• Entries shown:
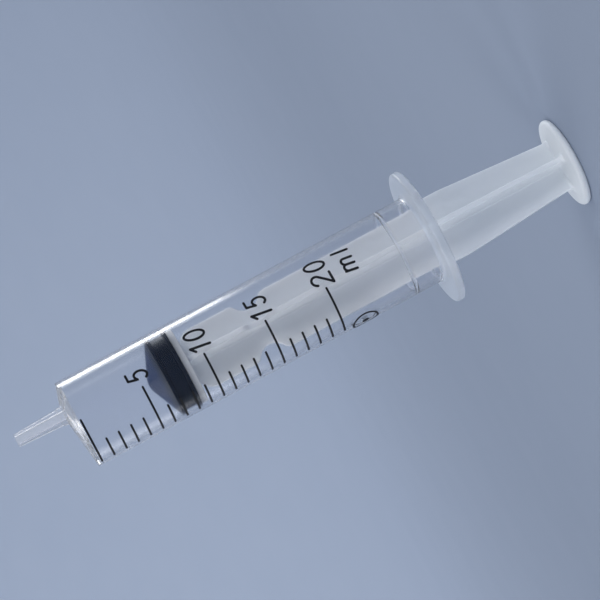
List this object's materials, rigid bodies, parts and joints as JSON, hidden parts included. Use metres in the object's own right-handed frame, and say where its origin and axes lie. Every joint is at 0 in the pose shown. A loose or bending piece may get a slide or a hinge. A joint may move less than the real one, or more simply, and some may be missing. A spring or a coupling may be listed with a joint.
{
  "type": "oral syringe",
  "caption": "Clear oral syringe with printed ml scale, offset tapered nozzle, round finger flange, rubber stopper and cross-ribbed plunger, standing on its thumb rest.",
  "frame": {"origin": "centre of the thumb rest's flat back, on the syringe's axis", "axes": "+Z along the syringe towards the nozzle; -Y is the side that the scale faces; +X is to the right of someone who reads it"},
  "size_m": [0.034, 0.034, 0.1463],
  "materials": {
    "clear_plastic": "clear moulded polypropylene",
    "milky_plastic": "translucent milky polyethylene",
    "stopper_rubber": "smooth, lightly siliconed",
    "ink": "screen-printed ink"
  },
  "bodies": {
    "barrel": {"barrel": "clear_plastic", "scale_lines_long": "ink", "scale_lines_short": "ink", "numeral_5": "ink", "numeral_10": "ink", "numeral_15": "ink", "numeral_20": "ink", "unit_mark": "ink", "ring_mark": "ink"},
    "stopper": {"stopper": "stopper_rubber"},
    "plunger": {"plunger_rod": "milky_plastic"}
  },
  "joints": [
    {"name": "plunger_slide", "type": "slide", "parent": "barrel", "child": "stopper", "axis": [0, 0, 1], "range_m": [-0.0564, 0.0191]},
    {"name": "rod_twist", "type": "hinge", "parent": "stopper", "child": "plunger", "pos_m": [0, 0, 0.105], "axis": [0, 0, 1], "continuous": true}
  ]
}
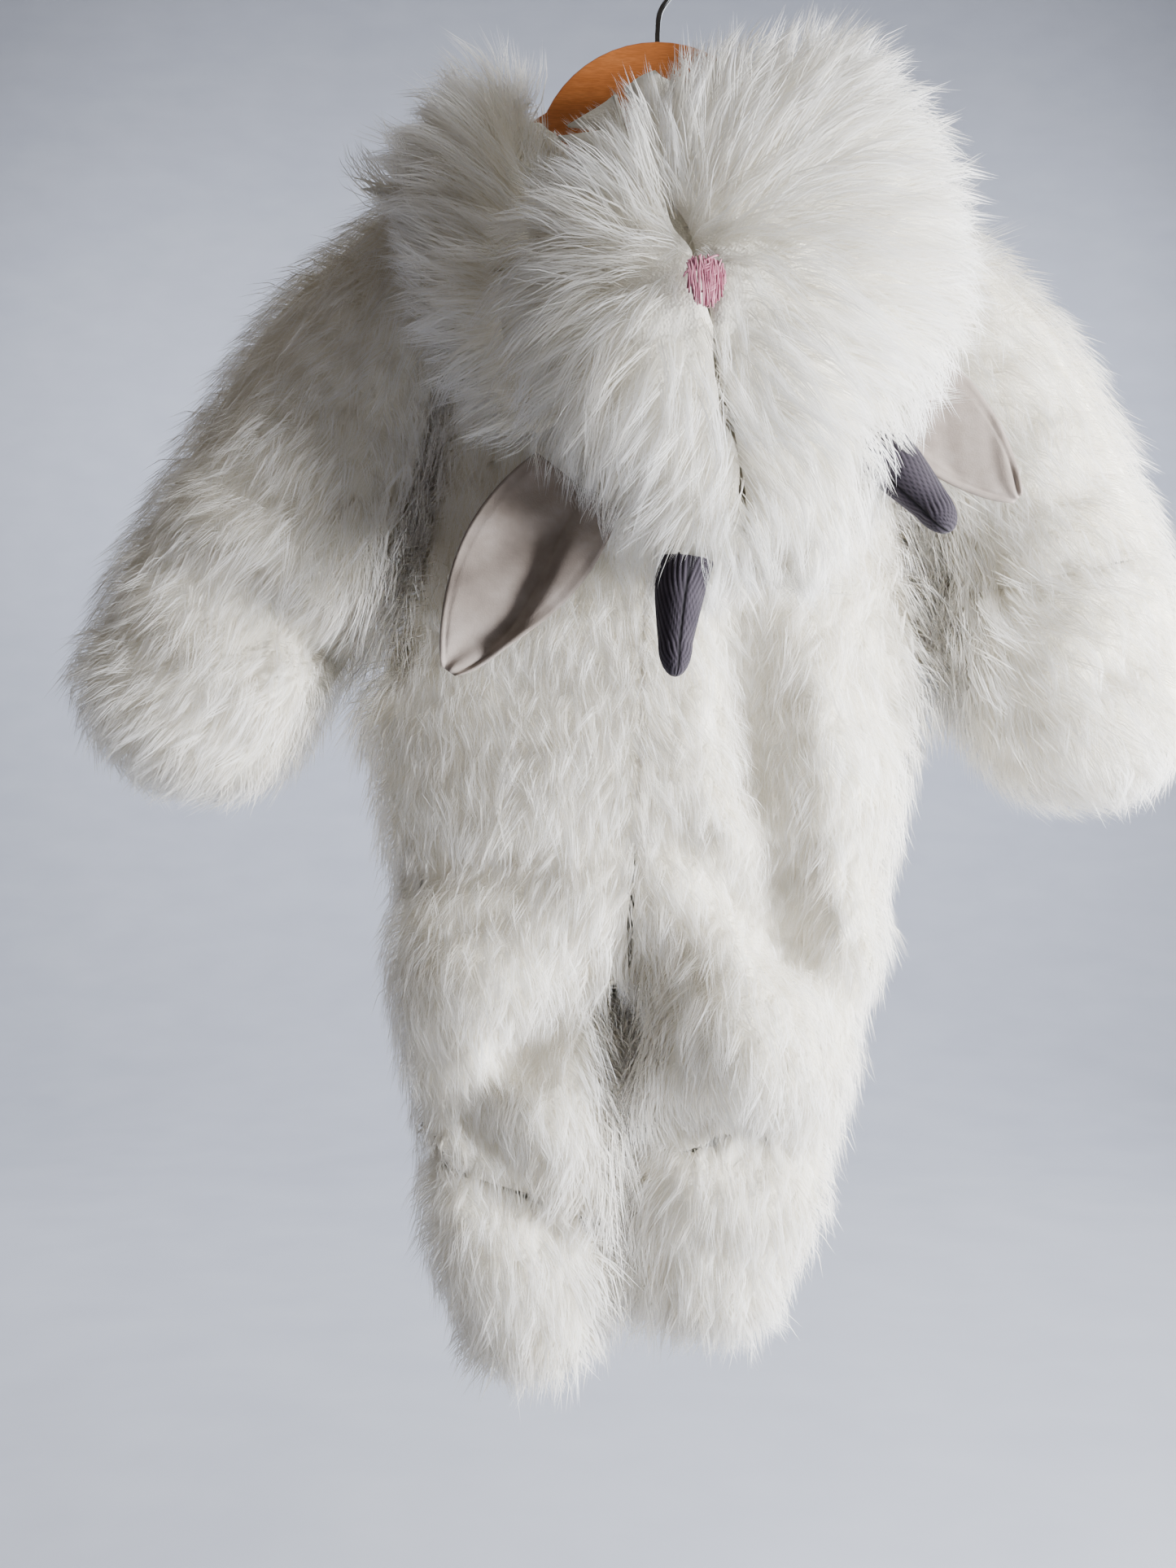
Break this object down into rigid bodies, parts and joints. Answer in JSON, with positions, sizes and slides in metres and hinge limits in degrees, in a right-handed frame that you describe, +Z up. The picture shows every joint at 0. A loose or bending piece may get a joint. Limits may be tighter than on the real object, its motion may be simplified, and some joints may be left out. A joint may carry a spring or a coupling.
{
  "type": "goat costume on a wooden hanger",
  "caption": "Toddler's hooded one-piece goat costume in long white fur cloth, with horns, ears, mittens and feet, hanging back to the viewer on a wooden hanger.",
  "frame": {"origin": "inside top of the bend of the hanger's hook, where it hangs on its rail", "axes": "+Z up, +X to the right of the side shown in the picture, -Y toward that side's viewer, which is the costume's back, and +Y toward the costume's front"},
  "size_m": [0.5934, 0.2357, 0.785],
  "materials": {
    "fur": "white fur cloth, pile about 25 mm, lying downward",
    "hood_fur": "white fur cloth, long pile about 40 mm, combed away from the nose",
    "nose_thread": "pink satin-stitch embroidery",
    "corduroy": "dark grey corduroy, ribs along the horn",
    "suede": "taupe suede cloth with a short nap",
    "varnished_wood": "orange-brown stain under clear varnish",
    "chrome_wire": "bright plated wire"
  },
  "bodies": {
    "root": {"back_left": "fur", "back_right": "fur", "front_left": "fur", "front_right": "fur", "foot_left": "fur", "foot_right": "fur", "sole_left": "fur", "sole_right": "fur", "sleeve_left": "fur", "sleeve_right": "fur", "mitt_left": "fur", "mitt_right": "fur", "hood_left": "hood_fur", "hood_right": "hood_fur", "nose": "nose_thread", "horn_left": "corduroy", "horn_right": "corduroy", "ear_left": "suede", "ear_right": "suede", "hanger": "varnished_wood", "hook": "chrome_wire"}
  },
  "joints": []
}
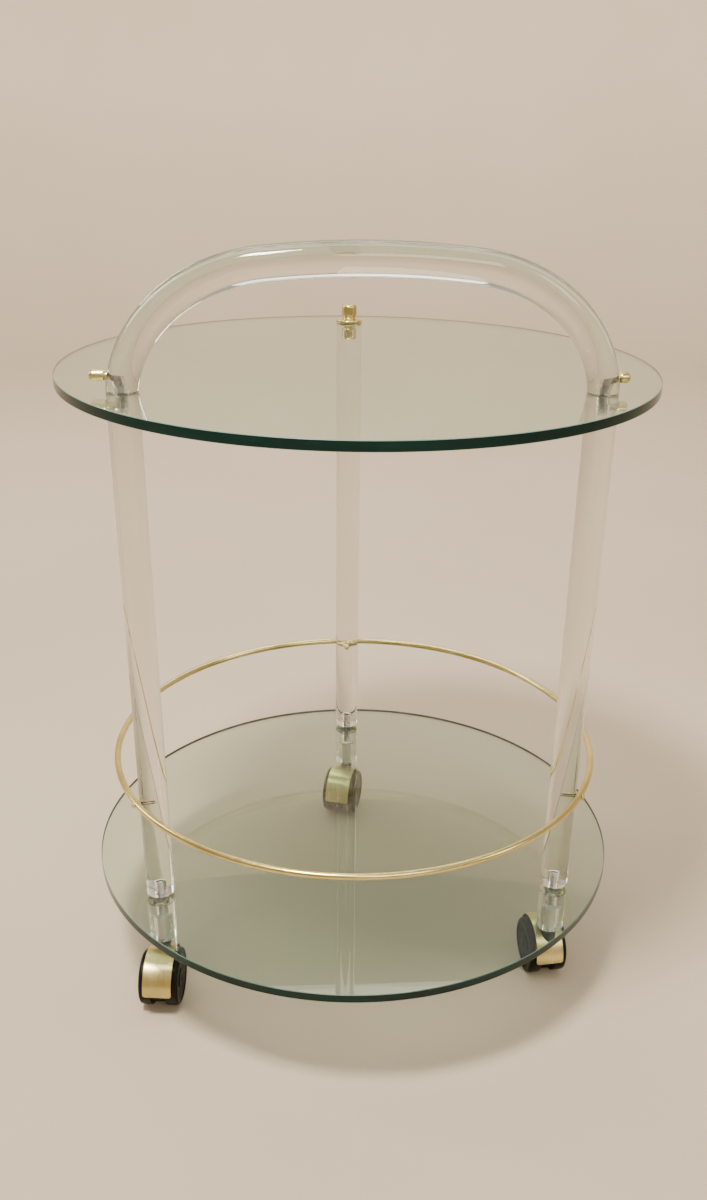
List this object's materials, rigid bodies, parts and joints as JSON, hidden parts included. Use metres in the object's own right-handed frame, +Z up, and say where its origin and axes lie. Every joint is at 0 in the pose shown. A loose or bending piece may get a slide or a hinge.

• What is being asked: Locate and copy each line in the data above that includes the word "piece".

• Solution to the exercise:
List this object's materials, rigid bodies, parts and joints as JSON, hidden parts included. Use metres in the object's own right-handed frame, and say where its origin and axes lie. Every joint is at 0 in the pose shown. A loose or bending piece may get a slide or a hinge. A joint may move less than the real one, or more simply, and some may be missing. A spring or a coupling may be listed with a joint.
Break this object down into rigid bodies, parts and joints. Answer in JSON, with positions, sizes and slides in metres and hinge limits in degrees, in a right-handed frame that you describe, +Z up. The picture shows every joint at 0. A loose or bending piece may get a joint. Limits may be tighter than on the real object, its motion may be simplified, and some joints may be left out. A joint may carry a spring or a coupling.
  "caption": "Toddler's hooded one-piece goat costume in long white fur cloth, with horns, ears, mittens and feet, hanging back to the viewer on a wooden hanger.",
List this object's materials, rigid bodies, parts and joints as JSON, hidden parts included. Use metres in the object's own right-handed frame, +Z up, and say where its origin and axes lie. Every joint is at 0 in the pose shown. A loose or bending piece may get a slide or a hinge.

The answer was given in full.